New Delhi:
The Reserve Bank is expected to introduce Rs 200 notes in the coming months to
ease pressure on lower-denomination currencies that are in short supply.
The new
notes of Rs 200 should be out before the end of 2017 and will greatly help in
narrowing the demand and supply gap in smaller-denomination currency bills,
sources said.
They also
said that there is no immediate plan to re- introduces Rs 1,000 notes.
However, as
per fresh reports in the media, the new Rs 200 notes will not be dispensed
through ATMs. Rather they will only be circulated via bank branches like that
in the case of Rs 10, Rs 20 and Rs 50 currency notes.
Last year in
November, the government had demonetised the old 500 and 1,000 rupee notes.
Soon, a
notification may be issued by the Reserve Bank of India with regard to issuance
of new Rs 200 bills.
This
exercise of printing Rs 200 denomination notes is being undertaken to further
improve the currency situation in the country, sources said, adding the problem
people are facing due to high-value Rs 2,000 notes would also be taken care of
with the circulation of Rs 200 notes.
The central
bank had reportedly decided to bring in Rs 200 notes in March after consulting
the finance ministry, they said.

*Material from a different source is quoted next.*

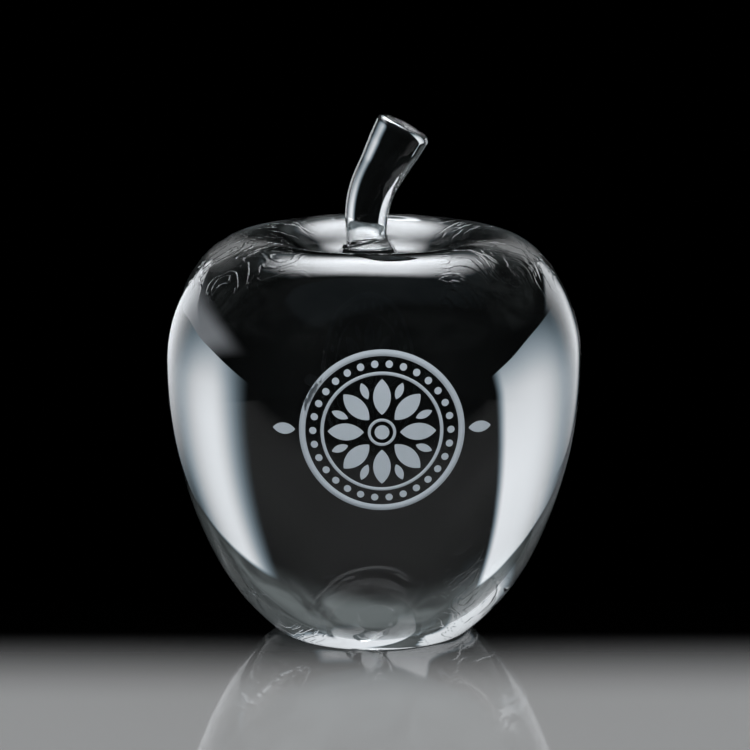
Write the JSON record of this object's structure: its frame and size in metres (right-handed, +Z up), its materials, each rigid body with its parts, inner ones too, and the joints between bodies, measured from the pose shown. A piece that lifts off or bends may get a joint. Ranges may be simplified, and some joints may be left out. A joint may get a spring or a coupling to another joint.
{
  "type": "art glass apple",
  "caption": "Solid clear glass apple paperweight with a bent glass stem fused in its dimple and a frosted round ornament etched on the front.",
  "frame": {"origin": "centre of the flat base on which the apple stands", "axes": "+Z up, the etched front faces -Y, and the stem leans towards +X"},
  "size_m": [0.0888, 0.0888, 0.1123],
  "materials": {
    "clear_glass": "solid clear glass, fire polished, with a flat ground and polished base",
    "foot_glass": "clear glass, fire polished",
    "stem_glass": "clear glass rod, fire polished at its cut end",
    "frosted_etch": "sand etched frosting, matt"
  },
  "bodies": {
    "root": {"apple_body": "clear_glass", "stem_foot": "foot_glass", "stem": "stem_glass", "etched_rings": "frosted_etch", "etched_beads": "frosted_etch", "etched_rosette": "frosted_etch", "etched_lozenges": "frosted_etch"}
  },
  "joints": []
}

The notes are going through multiple checks
for security and quality at government printing presses.
The shortage
of currency notes was trigged by the scrapping of high-denomination bills last
year.
In a
surprise announcement, Prime Minister Narendra Modi announced scrapping of old
notes of Rs 1,000 and Rs 500 notes, wiping out over 85 per cent of the cash in
circulation.
The move was
aimed at checking black money, counterfeit notes and terror financing.
Pradhan
Mantri Garib Kalyan Yojana (PMGKY) launched following the closure of 50-day demonetization
period did not draw a good response with only Rs 5,000 crore unaccounted income
being declared under the amnesty scheme.
The scheme
was launched in December last year to enable people with black money to come
clean by paying tax and penalty of 50 per cent.